### DATA BLOCK
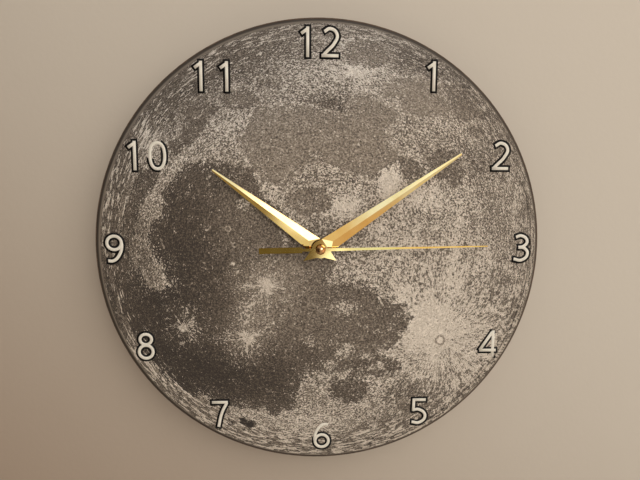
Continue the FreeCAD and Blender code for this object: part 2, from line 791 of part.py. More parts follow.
def make_winding():
    x0 = bobbin_x0 + bobbin_flange_t
    x1 = bobbin_x1 - bobbin_flange_t
    return along_x(winding_r, x0, x1).cut(along_x(bobbin_spool_r, x0 - cut_over, x1 + cut_over))


def make_pcb():
    return block(pcb_x0, pcb_x1, y_pcb, y_pcb_back, pcb_z0, pcb_z1)


def make_chip():
    # A low drop of resin over the clock chip
    place = V(pcb_x0 + pcb_w / 3, y_pcb_back, pcb_z0 + pcb_h / 2)
    sphere_r = (chip_r * chip_r + chip_h * chip_h) / (2 * chip_h)
    ball = Part.makeSphere(sphere_r, place + V(0, chip_h - sphere_r, 0))
    return ball.common(Part.makeCylinder(chip_r, chip_h, place, SPIN))


def make_crystal():
    x0 = pcb_x0 + pcb_w / 2
    can = Part.makeCylinder(can_r, can_len, V(x0, y_pcb_back + can_r, pcb_z1 - can_r * 2), V(1, 0, 0))
    return can.makeChamfer(can_edge, [edge for edge in can.Edges if edge.Closed])


# Battery and contacts

cell_x0 = -cell_len / 2
cell_x1 = cell_len / 2 - cell_nub_h
riser_x = pcb_x1 - pcb_post_inset * 2 - strip_w


def make_cell():
    body = Part.makeCylinder(cell_r, cell_x1 - cell_x0, V(cell_x0, cell_y, cell_z), V(1, 0, 0))
    body = body.makeChamfer(cell_rim, [edge for edge in body.Edges if edge.Closed])
    nub = Part.makeCylinder(cell_nub_d / 2, cell_nub_h, V(cell_x1, cell_y, cell_z), V(1, 0, 0))
    return join([body, nub])


def make_positive():
    # A pad behind the nub, a strip up the side wall and a tab on the circuit board
    x1 = inner_half
    x0 = x1 - strip_t
    pad = block(x0, x1, cell_y - pad_w / 2, cell_y + pad_w / 2, cell_z - pad_h / 2, z_partition)
    strip = block(x0, x1, y_pcb_back, y_pcb_back + strip_w, cell_z, pcb_z0 + strip_w * 2)
    tab = block(x1 - pcb_edge_gap - strip_w, x1, y_pcb_back, y_pcb_back + strip_t,
                pcb_z0 + strip_w, pcb_z0 + strip_w * 2)
    reach = x0 - cell_len / 2
    dimple = Part.makeCylinder(dimple_r, reach, V(cell_len / 2, cell_y, cell_z), V(1, 0, 0))
    return join([pad, strip, tab, dimple])


def make_negative():
    # A sprung pad at the flat end, a strip beside the cell and a riser to the circuit board
    x0 = -inner_half
    pad = block(x0, x0 + strip_t, y_floor, cell_y + pad_w / 2, cell_z - pad_h / 2,
                cell_z + pad_h / 2)
    elbow = block(x0, x0 + strip_t, y_floor, y_floor + strip_w, cell_z, z_partition)
    run = block(x0, riser_x + strip_w, y_floor, y_floor + strip_w, z_partition - strip_t, z_partition)
    rise = block(riser_x, riser_x + strip_w, y_floor, y_floor + strip_t, z_partition - strip_t,
                 pcb_z0 + strip_w)
    leg = block(riser_x, riser_x + strip_w, y_floor, y_pcb, pcb_z0 + strip_w - strip_t,
                pcb_z0 + strip_w)
    gap = cell_x0 - x0 - strip_t
    spring = Part.makeCone(dimple_r * 2, dimple_r, gap, V(x0 + strip_t, cell_y, cell_z), V(1, 0, 0))
    return join([pad, elbow, run, rise, leg, spring])


# Hands

def folded_blade(length, half_w, shoulder, y_front):
    # Two facets that meet in a ridge, a short one that closes it towards the hub, and a flat
    # root. The ridge height follows the width, so that each facet is flat.
    slope = ridge_rise / half_w
    taper = (half_w - hand_tip_half_w) / (length - shoulder)
    ridge_along = shoulder + ridge_setback
    ridge_start = V(0, y_front - slope * (half_w - taper * ridge_setback), ridge_along)
    ridge_end = V(0, y_front - slope * hand_tip_half_w, length)
    left = V(-half_w, y_front, shoulder)
    right = V(half_w, y_front, shoulder)
    facets = [(left, ridge_start, right)]
    for side, corner in ((-1, left), (1, right)):
        facets.append((corner, V(side * hand_tip_half_w, y_front, length), ridge_end, ridge_start))
    pieces = []
    for corners in facets:
        face = Part.Face(Part.makePolygon(list(corners) + [corners[0]]))
        pieces.append(face.extrude(V(0, hand_sheet, 0)))
    root = ((-half_w, shoulder), (half_w, shoulder), (root_half_w, 0), (-root_half_w, 0))
    pieces.append(slab(root, y_front, y_front + hand_sheet))
    return pieces


def make_faceted_hand(length, half_w, shoulder, tail, degrees, y_front, tube_r, y_collar):
    pieces = folded_blade(length, half_w, shoulder, y_front)
    y_back = y_front + hand_sheet
    pieces.append(rod(centre, hub_disc_r, y_front, y_back))
    # The short tail starts inside the disc
    tail_root = math.sqrt(hub_disc_r ** 2 - hand_tail_half_w ** 2) * tail_root_share
    dart = ((-hand_tail_half_w, -tail_root), (0, -tail), (hand_tail_half_w, -tail_root))
    pieces.append(slab(dart, y_front, y_back))
    pieces.append(rod(centre, tube_r + collar_wall, y_back, y_collar))
    bore = rod(centre, tube_r, y_front - cut_over, y_collar + cut_over)
    return turned(join(pieces).cut(bore), degrees)


def make_hour_hand():
    y_collar = y_hour_hand + hand_sheet + hour_hand_gap - collar_gap
    return make_faceted_hand(hour_len, hour_half_w, hour_shoulder, hour_tail, hour_deg, y_hour_hand,
                             hour_tube_d / 2, y_collar)


def make_minute_hand():
    y_collar = y_hour_hand - tube_proud - collar_gap
    return make_faceted_hand(minute_len, minute_half_w, minute_shoulder, minute_tail, minute_deg,
                             y_minute_hand, minute_tube_d / 2, y_collar)


def make_second_hand():
    outline = ((-second_half_w, 0), (-second_tip_half_w, second_len), (second_tip_half_w, second_len),
               (second_half_w, 0), (second_neck_half_w, -second_neck),
               (second_weight_half_w, -second_neck), (second_weight_half_w, -second_tail),
               (-second_weight_half_w, -second_tail), (-second_weight_half_w, -second_neck),
               (-second_neck_half_w, -second_neck))
    y_back = y_second_hand + second_sheet
    needle = slab(outline, y_second_hand, y_back)
    boss = rod(centre, second_boss_r, y_second_hand, y_back)
    pipe = rod(centre, second_tube_r, y_back, y_minute_hand - tube_proud - collar_gap)
    bore = rod(centre, second_arbor_d / 2, y_second_hand - cut_over, y_minute_hand)
    return turned(join([needle, boss, pipe]).cut(bore), second_deg)


def make_cap():
    # A round polished dome over the end of the arbor
    sphere_r = (cap_r * cap_r + cap_h * cap_h) / (2 * cap_h)
    ball = Part.makeSphere(sphere_r, V(0, y_second_hand - cap_h + sphere_r, 0))
    return ball.common(rod(centre, cap_r, y_cap, y_second_hand))


parts = {
    "moon_dial": make_board(),
    "threaded_bushing": make_bushing(),
    "fixing_nut": make_nut(),
    "metal_washer": ring(centre, washer_d / 2, bush_d / 2, y_washer, y_dial),
    "rubber_washer": ring(centre, rubber_d / 2, bush_d / 2, y_board_back, y_hanger),
    "hanger_plate": make_hanger(),
    "movement_case": make_case(),
    "back_cover": make_cover(),
    "middle_plate": make_plate(),
    "plate_screws": make_screws(plate_posts, y_plate_back, plate_t + pilot_hole_depth),
    "hour_wheel": make_hour_wheel(),
    "minute_tube": make_minute_tube(),
    "centre_wheel": make_centre_wheel(),
    "minute_wheel": make_minute_wheel(),
    "third_wheel": make_third_wheel(),
    "second_wheel": make_second_wheel(),
    "second_arbor": make_second_arbor(),
    "intermediate_wheel": make_intermediate_wheel(),
    "rotor_pinion": make_rotor_pinion(),
    "rotor_magnet": make_rotor_magnet(),
    "setting_gear": make_setting_gear(),
    "setting_knob": make_setting_knob(),
    "stator": make_stator(),
    "coil_core": make_core(),
    "coil_bobbin": make_bobbin(),
    "coil_winding": make_winding(),
    "coil_screws": make_screws([(x, coil_z) for x in (left_leg_x, right_leg_x)],
                               y_stator + stator_t, stator_t + core_t + pilot_hole_depth),
    "circuit_board": make_pcb(),
    "clock_chip": make_chip(),
    "crystal_can": make_crystal(),
    "positive_contact": make_positive(),
    "negative_contact": make_negative(),
    "battery_cell": make_cell(),
    "hour_hand": make_hour_hand(),
    "minute_hand": make_minute_hand(),
    "second_hand": make_second_hand(),
    "second_hand_cap": make_cap(),
}

os.makedirs("parts", exist_ok=True)
for name, shape in parts.items():
    shape.exportStep("parts/" + name + ".step")
    box = shape.optimalBoundingBox(False)
    print(name, len(shape.Solids), "solids", shape.isValid(), round(shape.Volume, 1), "mm3",
          [round(value, 1) for value in (box.XMin, box.YMin, box.ZMin, box.XMax, box.YMax, box.ZMax)])
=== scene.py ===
import json
import math

import bmesh
import bpy
import numpy as np
from mathutils import Matrix, Vector


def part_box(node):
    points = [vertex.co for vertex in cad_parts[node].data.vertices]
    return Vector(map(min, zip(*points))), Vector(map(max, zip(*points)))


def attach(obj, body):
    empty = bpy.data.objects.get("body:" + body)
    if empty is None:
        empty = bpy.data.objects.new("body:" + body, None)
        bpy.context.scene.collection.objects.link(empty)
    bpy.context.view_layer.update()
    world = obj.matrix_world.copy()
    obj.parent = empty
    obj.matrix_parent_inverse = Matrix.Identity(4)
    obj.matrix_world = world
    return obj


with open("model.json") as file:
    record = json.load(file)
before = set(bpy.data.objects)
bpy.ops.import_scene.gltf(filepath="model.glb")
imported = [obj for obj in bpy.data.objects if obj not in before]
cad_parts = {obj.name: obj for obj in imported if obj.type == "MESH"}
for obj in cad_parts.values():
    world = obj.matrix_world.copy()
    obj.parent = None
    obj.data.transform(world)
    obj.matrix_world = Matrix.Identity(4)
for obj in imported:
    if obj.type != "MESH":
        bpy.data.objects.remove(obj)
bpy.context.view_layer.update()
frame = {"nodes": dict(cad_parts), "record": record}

mm = 0.001
mergeGap = 0.001        # millimetres
noiseMiddle = 0.5
floatSocket, vectorSocket = "NodeSocketFloat", "NodeSocketVector"


# Small helpers for node trees

def plug(tree, socket, value):
    if isinstance(value, bpy.types.NodeSocket):
        tree.links.new(value, socket)
    else:
        socket.default_value = value


def put(tree, kind, inputs=None, **settings):
    node = tree.nodes.new(kind)
    for name, value in settings.items():
        setattr(node, name, value)
    for name, value in (inputs or {}).items():
        plug(tree, node.inputs[name], value)
    return node


def calc(tree, operation, a, b=0.0, c=0.0):
    return put(tree, "ShaderNodeMath", {0: a, 1: b, 2: c}, operation=operation).outputs[0]


def times(tree, a, b):
    return calc(tree, "MULTIPLY", a, b)


def less(tree, a, b):
    return calc(tree, "SUBTRACT", a, b)


def addTimes(tree, base, value, gain):
    # base + value * gain
    return calc(tree, "MULTIPLY_ADD", value, gain, base)


def vecCalc(tree, operation, a, b=(0, 0, 0), scale=None):
    node = put(tree, "ShaderNodeVectorMath", {0: a, 1: b}, operation=operation)
    if scale is not None:
        plug(tree, node.inputs["Scale"], scale)
    return node.outputs["Value" if operation in ("LENGTH", "DISTANCE", "DOT_PRODUCT") else "Vector"]


def alongY(tree, value):
    return put(tree, "ShaderNodeCombineXYZ", {1: value}).outputs[0]


def ease(tree, value, low, high, to=(0.0, 1.0)):
    # A soft step from low to high, which may lie either way round
    return put(tree, "ShaderNodeMapRange", {"Value": value, "From Min": low, "From Max": high,
                                            "To Min": to[0], "To Max": to[1]},
               interpolation_type="SMOOTHSTEP").outputs["Result"]


def noiseNode(tree, vector, scale, detail=2.0, roughness=0.5, distortion=0.0):
    return put(tree, "ShaderNodeTexNoise", {"Vector": vector, "Scale": scale, "Detail": detail,
                                            "Roughness": roughness, "Distortion": distortion})


def noiseOf(tree, vector, *look):
    return noiseNode(tree, vector, *look).outputs["Fac"]


def swingOf(tree, vector, *look):
    # The same noise about zero
    return less(tree, noiseOf(tree, vector, *look), noiseMiddle)


def linear(rgb):
    # Screen colour, 0 to 255, to the linear colour that the shader takes
    share = [value / 255 for value in rgb]
    return tuple(s / 12.92 if s <= 0.04045 else ((s + 0.055) / 1.055) ** 2.4 for s in share) + (1.0,)


def rampOf(tree, value, stops):
    node = put(tree, "ShaderNodeValToRGB", {"Fac": value})
    ramp = node.color_ramp
    while len(ramp.elements) < len(stops):
        ramp.elements.new(0.5)
    for element, (place, rgb) in zip(ramp.elements, stops):
        element.position = place
        element.color = linear(rgb)
    return node.outputs["Color"]


def mix(tree, share, a, b):
    return put(tree, "ShaderNodeMix", {0: share, 2: a, 3: b}, data_type="FLOAT").outputs[0]


def blend(tree, share, a, b, mode="MIX"):
    node = put(tree, "ShaderNodeMix", data_type="RGBA", blend_type=mode)
    for number, value in ((0, share), (6, a), (7, b)):
        plug(tree, node.inputs[number], value)
    return node.outputs[2]


def newMaterial(name, **values):
    material = bpy.data.materials.new(name)
    material.use_nodes = True
    tree = material.node_tree
    shader = tree.nodes["Principled BSDF"]
    for socket, value in values.items():
        shader.inputs[socket.replace("_", " ")].default_value = value
    return material, tree, shader


def dress(tree, shader, colour, roughness, height, strength, deep):
    # What changes over a surface: its colour, its roughness and its relief, deep millimetres high
    plug(tree, shader.inputs["Base Color"], colour)
    plug(tree, shader.inputs["Roughness"], roughness)
    bump = put(tree, "ShaderNodeBump", {"Strength": strength, "Distance": deep * mm, "Height": height})
    plug(tree, shader.inputs["Normal"], bump.outputs["Normal"])


def objectPlace(tree):
    return put(tree, "ShaderNodeTexCoord").outputs["Object"]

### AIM
Output exactly one stretch of the listing: from the line containing "for name, shape" through the line containing "before = set(bpy.data.objects)", both end lines included.

### ANSWER TO THIS EXERCISE
for name, shape in parts.items():
    shape.exportStep("parts/" + name + ".step")
    box = shape.optimalBoundingBox(False)
    print(name, len(shape.Solids), "solids", shape.isValid(), round(shape.Volume, 1), "mm3",
          [round(value, 1) for value in (box.XMin, box.YMin, box.ZMin, box.XMax, box.YMax, box.ZMax)])
=== scene.py ===
import json
import math

import bmesh
import bpy
import numpy as np
from mathutils import Matrix, Vector


def part_box(node):
    points = [vertex.co for vertex in cad_parts[node].data.vertices]
    return Vector(map(min, zip(*points))), Vector(map(max, zip(*points)))


def attach(obj, body):
    empty = bpy.data.objects.get("body:" + body)
    if empty is None:
        empty = bpy.data.objects.new("body:" + body, None)
        bpy.context.scene.collection.objects.link(empty)
    bpy.context.view_layer.update()
    world = obj.matrix_world.copy()
    obj.parent = empty
    obj.matrix_parent_inverse = Matrix.Identity(4)
    obj.matrix_world = world
    return obj


with open("model.json") as file:
    record = json.load(file)
before = set(bpy.data.objects)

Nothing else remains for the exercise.